Otra fuente de confusión tiene que ver con el hecho de que las deducciones agregadas son percibidas de manera muy diferente según se deduzcan directamente de la suma de los salarios y de los beneficios (el MEDEF se queja entonces por las empresas) o bien indirectamente de la diferencia entre el valor de las ventas y el de los insumos intermedios, como lo hace la CVA (la Confederación General del Trabajo se preocupa entonces por los consumidores).
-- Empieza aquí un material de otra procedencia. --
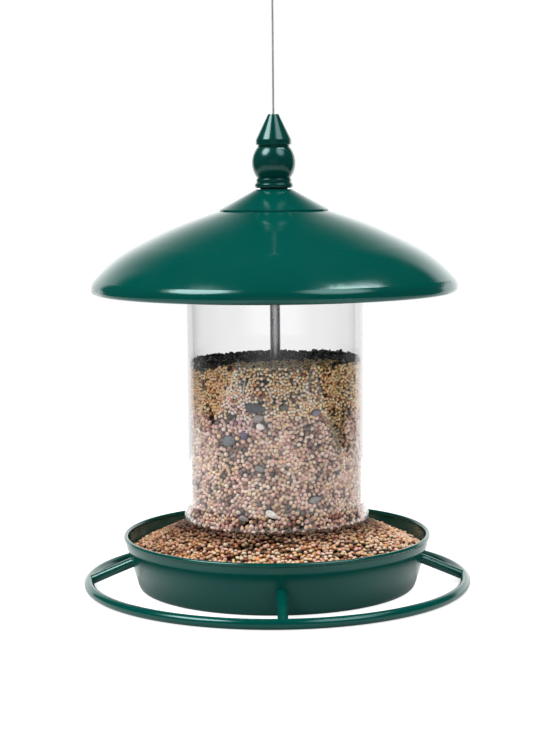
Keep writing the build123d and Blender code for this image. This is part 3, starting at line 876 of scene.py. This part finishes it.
def bedLayer(depth):
    # points spread over the ring from a short way in under the tube's foot out to the tray's wall
    reach = bed["wallRadius"]
    x, y = spread([-reach, -reach], [reach, reach], heap["traySpacing"], False).T
    radius = np.hypot(x, y)
    height = bedHeight(x, y) - bed["sink"] - depth + rng.uniform(-bed["scatter"], bed["scatter"], len(x))
    wall = bed["floorRadius"] + height * np.tan(radians(bed["taper"])) - bed["margin"]
    keep = (radius < wall) & (radius > bed["underFoot"])
    centres = np.column_stack([x, y, height])[keep]
    return centres, np.tile([0.0, 0.0, 1.0], (len(centres), 1))


# painted shade on the tray's seed; pairs are the places between which each part of the shade sets in
bedPaintedShade = {
    "overall": (1.0, 0.95, 0.96),
    "open": {"span": (-2, 24), "shaded": 0.12, "gain": 1.2, "shadedTint": (-0.12, 0.14, 0.3)},
    "left": {"span": (10, 80), "dim": 0.48, "tint": (0.0, 0.16, 0.3)},
    "back": {"span": (0, 60), "dim": 0.25},
}


def bedShade(centres, look):
    # painted shade: the seed is darker by the tube's foot, where it is redder, and towards the left and the
    # back
    x, y, _ = centres.T
    out = smooth(np.hypot(x, y) - bed["footRadius"], *look["open"]["span"])
    left = smooth(-x, *look["left"]["span"])
    level = look["open"]["shaded"] + look["open"]["gain"] * out
    level = level * (1 - look["left"]["dim"] * left)
    level = level * (1 - look["back"]["dim"] * smooth(y, *look["back"]["span"]))
    tint = 1 - np.outer(1 - out, look["open"]["shadedTint"]) - np.outer(left, look["left"]["tint"])
    return level[:, None] * look["overall"] * tint


# a wedge of the small seed: degrees from the front, and degrees that it leans and widens for each millimetre
wedge = {"tip": 89.0, "turn": 45.5, "lean": 0.07, "half": 2, "widen": 0.42}
# the lilac patch is a painted reflection, the foot and head gains are painted light, and the left edge's
# dimming is painted shade
columnToneAndPaintedLight = {
    "wedge": {
        "tip": 89.5, "rise": (86, 92), "edge": (-3, 3), "dim": 0.27, "tipDim": 0.4, "tipSpan": (95, 122),
        "tint": (0.0, 0.08, 0.26),
    },
    "corner": {"turn": (28, 44), "height": (108, 120), "dim": 0.2, "tint": (0.0, 0.14, 0.3)},
    "lilac": {
        "turnFrom": (14, 22), "turnTo": (30, 40), "heightFrom": (98, 108), "heightTo": (124, 132),
        "tint": (0.02, 0.0, 0.25),
    },
    "foot": {"height": (46, 54), "gain": 0.3},
    "head": {"height": (112, 120), "gain": 0.15},
    "leftEdge": {"turn": (52, 70), "dim": 0.2},
    "waves": {"depth": 0.12, "turnShort": 9, "turnLong": 17, "heightShort": 7, "heightLong": 11},
}


def turnOf(centres):
    # degrees from the front, to the right
    return np.degrees(np.arctan2(centres[:, 0], -centres[:, 1]))


def pastWedge(turn, above):
    # how many degrees a turn lies outside the wedge, at a height above its tip
    return abs(turn - wedge["turn"] + above * wedge["lean"]) - (wedge["half"] + above * wedge["widen"])


def inWedge(centres):
    # whether a grain lies in the wedge in which the small seed reaches down
    above = centres[:, 2] - wedge["tip"]
    return (above > 0) & (pastWedge(turnOf(centres), above) < 0)


def columnShade(centres, look):
    # patches of the seed in the tube: browner in the wedge and in the upper corner at the left, more lilac
    # between as a painted reflection, lighter at the foot and the head as painted light, dimmer at the left
    # edge as painted shade, and soft waves all over
    z = centres[:, 2]
    turn = turnOf(centres)
    shape, patch, waves = look["wedge"], look["lilac"], look["waves"]
    inside = smooth(z, *shape["rise"]) * (1 - smooth(pastWedge(turn, z - shape["tip"]), *shape["edge"]))
    corner = smooth(-turn, *look["corner"]["turn"]) * smooth(z, *look["corner"]["height"])
    lilac = smooth(-turn, *patch["turnFrom"]) * (1 - smooth(-turn, *patch["turnTo"]))
    lilac = lilac * smooth(z, *patch["heightFrom"]) * (1 - smooth(z, *patch["heightTo"]))
    level = 1 + look["foot"]["gain"] * (1 - smooth(z, *look["foot"]["height"]))
    level = level + look["head"]["gain"] * smooth(z, *look["head"]["height"])
    slanted = np.sin(turn / waves["turnShort"] + z / waves["heightShort"])
    level = level + waves["depth"] * slanted * np.sin(z / waves["heightLong"] - turn / waves["turnLong"])
    level = level * (1 - inside * (shape["dim"] + shape["tipDim"] * (1 - smooth(z, *shape["tipSpan"]))))
    level = level * (1 - look["corner"]["dim"] * corner)
    level = level * (1 - look["leftEdge"]["dim"] * smooth(-turn, *look["leftEdge"]["turn"]))
    tint = 1 - np.outer(inside, shape["tint"]) - np.outer(corner, look["corner"]["tint"])
    return level[:, None] * (tint + np.outer(lilac, patch["tint"]))


# single pieces on the tube's wall: degrees from the front, height, length, width, thickness, lean, colour
singles = {
    "greyHusk": (-13.5, 118.9, 12.5, 5.6, 2.4, -4, (0.055, 0.065, 0.08)),
    "paleUnderHusk": (-11.5, 112.5, 7.0, 5.0, 2.4, 20, (0.34, 0.29, 0.27)),
    "darkKernel": (-31.0, 112.8, 5.2, 3.0, 2.2, 12, (0.035, 0.03, 0.018)),
    "bluePebble": (-32.5, 98.2, 9.5, 6.5, 2.6, 20, (0.15, 0.17, 0.19)),
    "lilacHusk": (-21.3, 101.8, 4.6, 5.0, 2.2, 0, (0.13, 0.11, 0.18)),
    "palePebble": (-10.2, 107.6, 5.4, 4.2, 2.6, -15, (0.92, 0.82, 0.78)),
    "greyRight": (27.3, 115.0, 6.0, 4.0, 2.2, 10, (0.22, 0.19, 0.24)),
    "greyMiddle": (5.4, 119.2, 5.0, 3.0, 2.2, -10, (0.10, 0.095, 0.06)),
    "whiteFlake": (-3.0, 54.2, 8.5, 4.4, 1.4, -28, (0.95, 0.90, 0.84)),
    "longStick": (-20.8, 130.9, 9.0, 1.1, 1.0, 82, (0.55, 0.50, 0.38)),
    "greyLow": (-11.0, 82.0, 6.0, 4.0, 2.2, -20, (0.26, 0.25, 0.23)),
    "greyFoot": (26.0, 62.0, 8.0, 4.5, 2.2, 15, (0.30, 0.29, 0.29)),
    "greyFootLeft": (-22.0, 51.0, 6.5, 4.0, 2.2, -15, (0.36, 0.33, 0.33)),
}
# middle, gain and dark set a painted shade, lighter towards the tube's wall and darker towards its inside
singleLook = {"rings": 9, "turns": 16, "wallGap": 0.1, "edge": 0.5, "middle": 0.55, "gain": 0.6, "dark": 0.25}


def singlesMesh(name, rows, look, material):
    # smooth stretched balls that press on the tube's wall, each turned about the outward line, with painted
    # shade that darkens the side facing into the tube
    shape, triangles = grainShape(look["rings"], look["turns"])
    shade = np.clip(look["middle"] + look["gain"] * shape[:, 2], look["dark"], 1)
    points = []
    colours = []
    for turn, height, length, width, thick, lean, colour in rows:
        angle = radians(turn - 90)
        out = np.array([np.cos(angle), np.sin(angle), 0])
        around = np.array([-np.sin(angle), np.cos(angle), 0])
        lengthwise = np.cos(radians(lean)) * around + np.sin(radians(lean)) * np.array([0, 0, 1.0])
        across = np.cross(out, lengthwise)
        radius = column["inner"] - look["wallGap"] - thick / 2
        local = shape * [length / 2, width / 2, thick / 2]
        points.append(local @ np.stack([lengthwise, across, out]) + out * radius + [0, 0, height])
        colours.append(shade[:, None] * colour)
    faces = np.concatenate([triangles + index * len(shape) for index in range(len(rows))])
    piece = newPiece(name, np.concatenate(points) * mm, faces, material)
    colourPoints(piece, np.concatenate(colours))
    return piece


def clearOf(centres, rows, look):
    # which grains lie outside the footprint of every single piece
    angle = turnOf(centres)
    free = np.ones(len(centres), bool)
    for turn, height, length, width, _, lean, _ in rows:
        across = np.radians(angle - turn) * column["inner"]
        up = centres[:, 2] - height
        u = np.cos(radians(lean)) * across + np.sin(radians(lean)) * up
        v = -np.sin(radians(lean)) * across + np.cos(radians(lean)) * up
        free &= (u / (length / 2 + look["edge"])) ** 2 + (v / (width / 2 + look["edge"])) ** 2 > 1
    return free


def stacked(makeLayer, depths, *sizes):
    # joins the outer layer and the one behind it, darker as painted shade: centres, outward lines and levels
    # of colour
    layers = [makeLayer(*sizes, depth) for depth in depths]
    centres, outward = [np.concatenate(parts) for parts in zip(*layers)]
    levels = [np.full((len(layer[0]), 3), heap["secondShade"] ** row) for row, layer in enumerate(layers)]
    return centres, outward, np.concatenate(levels)


def chosenGrains(layer, mask):
    # the grains of a layer that a mask keeps
    return [part[mask] for part in layer]


def together(first, second):
    # two layers as one
    return [np.concatenate(pair) for pair in zip(first, second)]


def shaded(layer, makeShade, look):
    # a layer with its levels of colour multiplied by a shade
    centres, outward, level = layer
    return centres, outward, level * makeShade(centres, look)


def inParts(base, layer, mix, count):
    # splits a layer by its angle round the tube, so that each piece stays light
    angle = np.arctan2(layer[0][:, 1], layer[0][:, 0])
    part = np.floor((angle + np.pi) / (2 * np.pi) * count).astype(int) % count
    return [
        grainsMesh(f"{base}{index + 1}", chosenGrains(layer, part == index), mix, mixedSeed)
        for index in range(count)
    ]


upperLimits = (wedge["tip"], column["top"] - column["topGap"], heap["upperSpacing"])
lowerLimits = (column["low"] - column["lowReach"], column["change"], heap["lowerSpacing"])
upper = stacked(columnLayer, heap["upperDepths"], *upperLimits)
lower = stacked(columnLayer, heap["lowerDepths"], *lowerLimits)
top = stacked(topLayer, heap["topDepths"])
bedding = stacked(bedLayer, heap["trayDepths"])
singleRows = list(singles.values())
small = (upper[0][:, 2] > column["change"]) | inWedge(upper[0])
upper = chosenGrains(upper, small & clearOf(upper[0], singleRows, singleLook))
lower = chosenGrains(lower, ~inWedge(lower[0]) & clearOf(lower[0], singleRows, singleLook))
upperDark = isBlack(upper[0], blackEdge)
topDark = isBlack(top[0], blackEdge)
lighter = together(chosenGrains(upper, ~upperDark), chosenGrains(top, ~topDark))
darker = together(chosenGrains(upper, upperDark), chosenGrains(top, topDark))
upperSeed = inParts("upperSeed", shaded(lighter, columnShade, columnToneAndPaintedLight), upperMix, 2)
lowerSeed = inParts("lowerSeed", shaded(lower, columnShade, columnToneAndPaintedLight), lowerMix, 3)
blackTop = grainsMesh("blackSeedTop", darker, blackMix, blackSeed)
bedSeed = inParts("traySeed", shaded(bedding, bedShade, bedPaintedShade), trayMix, 3)
singlesMesh("singleSeeds", singleRows, singleLook, mixedSeed)
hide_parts("seed_column")
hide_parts("dark_seed_layer")
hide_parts("seed_bed")
print("seed poured:", sum(len(layer[0]) for layer in (lighter, lower, darker, bedding)), "grains")

# painted shade: a dark core that fills the heap under its outer grains
core = {
    "dark": (0.03, 0.018, 0.01), "light": (0.09, 0.05, 0.028), "cloudScale": 600, "rough": 0.9,
    "rodHole": 3.6, "columnDepth": 4.2, "columnFoot": 3, "columnHead": 4, "columnSegments": 96,
    "bedInner": 8, "bedDepth": 8.2, "bedFloor": 18, "bedWallSlope": 0.3, "bedWallGap": 3,
    "bedSegments": 160,
}


def coreMaterial(look):
    # painted shade between the grains: brown in fine clouds
    material, _, shader, _ = newMaterial("seedShade")
    paintClouds(shader, look["cloudScale"], look["dark"], look["light"])
    shader.inputs["Roughness"].default_value = look["rough"]
    return material


def columnCoreOutline(look):
    # a round bar with a hole for the rod
    radius = column["inner"] - column["clearance"] - look["columnDepth"]
    low = column["low"] + look["columnFoot"]
    high = column["top"] - look["columnHead"]
    return np.array([(look["rodHole"], low), (radius, low), (radius, high), (look["rodHole"], high)])


def bedCoreOutline(look):
    # a ring under the bed's slope, whose outer side leans out with the tray's wall
    inner = bed["footRadius"] - look["bedInner"]
    floor = bed["wallHeight"] - look["bedFloor"]
    shoulder = bed["wallHeight"] - look["bedDepth"]
    crown = bed["footHeight"] - look["bedDepth"]
    wall = bed["floorRadius"] - look["bedWallGap"]
    outer = [(wall + height * look["bedWallSlope"], height) for height in (floor, shoulder)]
    return np.array([(inner, floor), *outer, (bed["footRadius"], crown), (inner, crown)])


seedShade = coreMaterial(core)
turnedSurface("columnCore", columnCoreOutline(core), core["columnSegments"], seedShade)
turnedSurface("bedCore", bedCoreOutline(core), core["bedSegments"], seedShade)
print("seed backed")
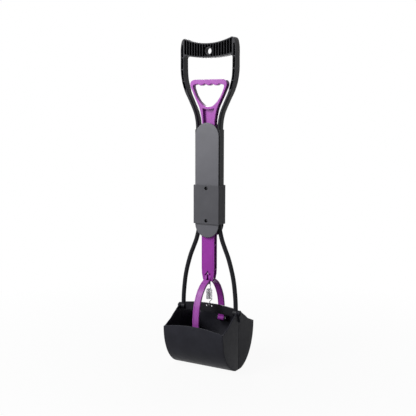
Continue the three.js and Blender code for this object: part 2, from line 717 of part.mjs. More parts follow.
function jaw() {
  const bowl = (reach, depth) => y => bowlHeight - depth * Math.sqrt(Math.max(0, 1 - (y / reach) ** 2));
  const bowlPoints = (reach, depth, floor, top) => {
    const land = reach * Math.sqrt(Math.max(0, 1 - ((bowlHeight - floor) / depth) ** 2));
    const from = Math.asin(land / reach);
    const points = [[seat / 2, floor]];
    for (let k = 0; k <= curveSteps; k += 1) {
      const y = reach * Math.sin(from + (Math.PI / 2 - from) * k / curveSteps);
      points.push([y, Math.max(floor, bowl(reach, depth)(y))]);
    }
    return [...points, [reach, top]];
  };
  const earSide = [
    [jawReach - 2 * jawWall, rimHeight],
    ...scaled(jawEdgeShares, jawReach, rimHeight, pivotHeight + earRadius - rimHeight),
    [seat / 2, pivotHeight],
  ];
  const wall = sidePlate([...bowlPoints(jawReach, bowlDepth, 0, rimHeight), ...earSide],
    -jawWidth / 2, jawWidth / 2);
  const crownTop = rimHeight + rimCrown;
  const shell = sidePlate([...bowlPoints(jawReach, bowlDepth, 0, crownTop), [seat / 2, crownTop]],
    -jawWidth / 2, jawWidth / 2);
  const hollowPoints = bowlPoints(jawReach - jawWall, bowlDepth - jawWall, jawWall, gripTop);
  const hollow = sidePlate([...hollowPoints, [-overrun, gripTop], [-overrun, jawWall]], -jawInner, jawInner);
  const rim = x => rimHeight + rimCrown * (1 - (2 * x / jawWidth) ** 2);
  const aboveRim = frontPlate([
    [-jawWidth / 2, crownTop + overrun], ...alongGrip(-jawWidth / 2, jawWidth / 2, rim),
    [jawWidth / 2, crownTop + overrun],
  ], jawReach - 2 * jawWall, jawReach + overrun);
  const sides = wall.subtract(bar(jawInner, -overrun, jawReach - jawWall, jawWall, gripTop));
  const bowlShell = cut(shell, hollow, aboveRim,
    bar(jawWidth, -overrun, jawReach - 2 * jawWall, rimHeight, gripTop));
  const body = cut(join(sides.subtract(hollow), bowlShell),
    pinAlongX(earClear, jawInner - overrun, earInner, 0, pivotHeight, roundSides));

  const strapOutline = [
    [-earRadius, pivotHeight], [seat, pivotHeight - 3 * earRadius], [2 * earRadius, pivotHeight - 2 * earRadius],
    [earRadius, pivotHeight],
  ];
  const strap = cut(
    join(sidePlate(strapOutline, jawWidth / 2 - seat, earOuter),
      pinAlongX(earRadius, jawWidth / 2 - seat, earOuter, 0, pivotHeight, roundSides)),
    pinAlongX(earClear, jawInner, earInner, 0, pivotHeight, roundSides),
    block(jawInner, earInner, -jawReach, seat / 2, 0, gripTop));
  const innerEar = pinAlongX(earRadius, -jawWidth / 2, -jawInner, 0, pivotHeight, roundSides);

  const clevisInner = linkHalf + running;
  const clevisOutline = [
    [linkReach, jawPinHeight - jawEyeRadius], [jawReach - jawWall / 2, jawPinHeight - 2 * jawEyeRadius],
    [jawReach - jawWall / 2, jawPinHeight + jawEyeRadius / 2], [linkReach, jawPinHeight + jawEyeRadius],
  ];
  const clevis = onBothSides(join(
    sidePlate(clevisOutline, clevisInner, clevisInner + clevisWall),
    pinAlongX(jawEyeRadius, clevisInner, clevisInner + clevisWall, linkReach, jawPinHeight, roundSides)));
  return cut(join(body, strap, innerEar, clevis),
    pinAlongX(hingeBore, -jawWidth, jawWidth, 0, pivotHeight),
    pinAlongX(jawPinRadius + seat, -linkWidth, linkWidth, linkReach, jawPinHeight));
}

// A domed hinge pin from inside the leg's eye to outside the jaw's outer ear
function hingePin() {
  const inner = legEyeOuter - legEyeWidth - seat;
  const headFrom = earOuter + seat;
  return join(
    pinAlongX(hingeRadius, inner, headFrom + hingeHeadHeight / 2, 0, pivotHeight),
    pinAlongX(hingeHeadRadius, headFrom, headFrom + hingeHeadHeight, 0, pivotHeight, roundSides));
}

// Return spring: one wire that hooks through the cross plate, coils up and hooks through the tongue
function springPath() {
  const lowerHook = hookHoleHeight + hookRadius;
  const upperHook = tongueHoleHeight - hookRadius;
  const coilLength = coilTurns * coilPitch;
  const coilBottom = (lowerHook + upperHook - coilLength) / 2;
  const points = [];
  const hookTurn = 1.5 * Math.PI;
  const hookSteps = stepsPerTurn;
  for (let k = 0; k <= hookSteps; k += 1) {
    const angle = -Math.PI + hookTurn * k / hookSteps;
    points.push(new THREE.Vector3(0, hookRadius * Math.cos(angle), lowerHook + hookRadius * Math.sin(angle)));
  }
  const turns = coilTurns * stepsPerTurn;
  for (let k = 0; k <= turns; k += 1) {
    const angle = 2 * Math.PI * k / stepsPerTurn;
    points.push(new THREE.Vector3(
      coilRadius * Math.cos(angle), coilRadius * Math.sin(angle), coilBottom + coilLength * k / turns));
  }
  for (let k = 0; k <= hookSteps; k += 1) {
    const angle = -Math.PI / 2 + hookTurn * k / hookSteps;
    points.push(new THREE.Vector3(hookRadius * Math.cos(angle), 0, upperHook + hookRadius * Math.sin(angle)));
  }
  return points;
}

function selfGap(points) {
  let least = Infinity;
  const reach = Math.ceil(stepsPerTurn / 2);
  for (let i = 0; i < points.length; i += 1) {
    for (let j = i + reach; j < points.length; j += 1) {
      least = Math.min(least, points[i].distanceTo(points[j]) - 2 * wireRadius);
    }
  }
  return least;
}

function returnSpring() {
  const points = springPath();
  console.log(`spring: least gap to itself ${selfGap(points).toFixed(2)} mm`);
  const rings = [];
  let normal = new THREE.Vector3(1, 0, 0);
  points.forEach((point, k) => {
    const ahead = points[Math.min(k + 1, points.length - 1)];
    const behind = points[Math.max(k - 1, 0)];
    const way = ahead.clone().sub(behind).normalize();
    normal = normal.clone().addScaledVector(way, -normal.dot(way)).normalize();
    const binormal = way.clone().cross(normal);
    rings.push(Array.from({ length: wireSides }, (_, side) => {
      const turn = 2 * Math.PI * side / wireSides;
      return point.clone()
        .addScaledVector(normal, wireRadius * Math.cos(turn))
        .addScaledVector(binormal, wireRadius * Math.sin(turn));
    }));
  });
  return loft(rings);
}

// Each moving body is a group of its own
const frame = new THREE.Group();
frame.add(
  piece('handle_frame', handleFrame(), charcoal),
  piece('lower_frame', lowerFrame(), charcoal),
  piece('front_cover', frontCover(), slate),
  piece('rear_cover', rearCover(), slate),
  piece('collar_front', collarFront(), slate),
  piece('collar_rear', collarRear(), slate));

const collarScrewLength = collarDepth - recessDepth - screwHeadHeight - recessFloor - seat;
collarScrewHeights.forEach((height, k) => {
  const part = piece(['collar_screw_lower', 'collar_screw_upper'][k],
    screw(collarScrewLength, screwHeadRadius, screwHeadHeight), steel);
  part.position.set(0, recessBottom - seat, height);
  frame.add(part);
});

const coverScrewLength = casingDepth - coverThickness - seat;
coverScrewHeights.forEach((height, row) => {
  [1, -1].forEach(side => {
    const level = ['lower', 'middle', 'upper'][row];
    const part = piece(`cover_screw_${level}_${side > 0 ? 'right' : 'left'}`,
      screw(coverScrewLength, screwHeadRadius, screwHeadHeight), steel);
    part.rotation.z = Math.PI;
    part.position.set(side * coverScrewSpread / 2, casingDepth / 2 + seat, height);
    frame.add(part);
  });
});

['right', 'left'].forEach((side, k) => {
  const part = piece(`hinge_pin_${side}`, hingePin(), charcoal);
  part.rotation.z = Math.PI * k;
  frame.add(part);
});

const slider = new THREE.Group();
slider.add(
  piece('trigger_handle', triggerHandle(), violet),
  piece('pull_rod', pullRod(), violet),
  piece('link_pin', pinAlongX(linkPinRadius, -forkInner - cheek, forkInner + cheek, 0, linkPinHeight), steel),
  piece('return_spring', returnSpring(), steel));
lapScrewHeights.forEach((height, k) => {
  const part = piece(['rod_screw_lower', 'rod_screw_upper'][k],
    screw(lapScrewLength, lapHeadRadius, lapHeadHeight), steel);
  part.position.set(0, -rodDepth / 2 + lapHeadHeight, height);
  slider.add(part);
});

const model = new THREE.Group();
model.add(frame, slider);
const jawPinEnd = linkHalf + running + clevisWall;
['rear', 'front'].forEach((side, k) => {
  const half = new THREE.Group();
  half.rotation.z = Math.PI * k;
  half.add(
    piece(`${side}_jaw`, jaw(), charcoal),
    piece(`${side}_link`, link(), violet),
    piece(`${side}_jaw_pin`, pinAlongX(jawPinRadius, -jawPinEnd, jawPinEnd, linkReach, jawPinHeight), steel));
  model.add(half);
});

export default model;
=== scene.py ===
import math

import bpy
from mathutils import Matrix, Vector


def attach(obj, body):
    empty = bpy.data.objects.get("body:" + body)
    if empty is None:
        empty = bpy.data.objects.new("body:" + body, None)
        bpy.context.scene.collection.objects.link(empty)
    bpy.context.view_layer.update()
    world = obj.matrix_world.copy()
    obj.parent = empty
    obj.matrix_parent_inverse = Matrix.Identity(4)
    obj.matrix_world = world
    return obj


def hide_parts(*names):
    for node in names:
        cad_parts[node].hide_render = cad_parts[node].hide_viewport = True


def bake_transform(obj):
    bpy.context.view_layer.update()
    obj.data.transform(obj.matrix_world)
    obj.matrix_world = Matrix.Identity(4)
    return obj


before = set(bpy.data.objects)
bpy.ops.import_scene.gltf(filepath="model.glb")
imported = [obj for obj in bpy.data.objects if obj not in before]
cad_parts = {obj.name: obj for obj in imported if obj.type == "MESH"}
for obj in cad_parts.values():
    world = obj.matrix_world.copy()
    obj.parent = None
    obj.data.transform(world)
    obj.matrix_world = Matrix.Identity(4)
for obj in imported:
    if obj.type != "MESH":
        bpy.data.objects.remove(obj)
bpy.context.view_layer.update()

MM = 0.001
SEAT = 0.3      # the gap between pieces that sit on each other
OVERRUN = 2     # how far a cutter passes the face that it opens
SHARP_ANGLE = math.radians(38)

# Heights
PIVOT, CASING_BOTTOM, CASING_TOP, GRIP_TOP = 110, 252, 469, 625
COLLAR_BOTTOM, COLLAR_TOP = 278, 352
LAP_BOTTOM, LAP_TOP = 376, 408
TRIGGER_TOP = 549
LINK_PIN, JAW_PIN = 172, 81
RIM = 83
COLLAR_SCREWS = (284, 346)
COVER_SCREWS = (270, 368, 442)
LAP_SCREWS = (384, 400)
SPRING_HOLE, SPRING_TONGUE = 118.8, 162

# Radii
SCREW_BORE, HINGE_BORE, LINK_BORE, JAW_PIN_BORE = 1.8, 2.3, 4.2, 2.05
EAR_RADIUS, EAR_CLEARANCE = 6, 6.6

# The links: their reach to the jaws' pins, half their width, and the clevis cheeks beside them
LINK_REACH, LINK_HALF, CLEVIS_INNER, CLEVIS_OUTER = 49, 6.75, 7.15, 9.15

# The jaws: half their width, their reach and wall, and the outer face of their outer ears
HALF_JAW, JAW_REACH, JAW_WALL, EAR_OUTER = 65, 62.5, 2.2, 68


# ---------------------------------------------------------------- working on a piece

def choose(*pieces):
    bpy.ops.object.select_all(action="DESELECT")
    for piece in pieces:
        piece.select_set(True)
    bpy.context.view_layer.objects.active = pieces[0]


def use_modifier(piece, kind, **settings):
    modifier = piece.modifiers.new(kind, kind)
    for key, value in settings.items():
        setattr(modifier, key, value)
    choose(piece)
    bpy.ops.object.modifier_apply(modifier=modifier.name)
    return piece


def close_up(piece, distance=0.01):
    """Merges doubles and turns the faces outwards."""
    choose(piece)
    bpy.ops.object.mode_set(mode="EDIT")
    bpy.ops.mesh.select_all(action="SELECT")
    bpy.ops.mesh.remove_doubles(threshold=distance * MM)
    bpy.ops.mesh.normals_make_consistent(inside=False)
    bpy.ops.object.mode_set(mode="OBJECT")
    return piece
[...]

Sin embargo, la incidencia final de la CVA y del IVA es claramente la misma: en los dos casos, la deducción repercutirá parcialmente sobre los precios (lo cual permite, como es deseable, que contribuyan los jubilados); y parcialmente también en el capital y en el trabajo en tanto factores de producción. La única diferencia clara es que el IVA permite gravar a las empresas extranjeras que venden en Francia, mientras que la CVA grava a las empresas francesas que venden en el extranjero. La otra ventaja de la opción IVA social es que la base tributaria ya existe. Si se abandona esta alternativa, la única solución viable consiste entonces, sin duda, en introducir una CVA basada, grosso modo, en la suma de los salarios y de los beneficios netos sometidos al impuesto sobre las sociedades. El principal riesgo que amenaza una reforma de estas características es la necesidad de inventar una base fiscal completamente nueva y difícil de controlar, lo que conduciría a grandes creaciones de empleo en las consultoras fiscales encargadas de evadirla así como a resultados lamentables.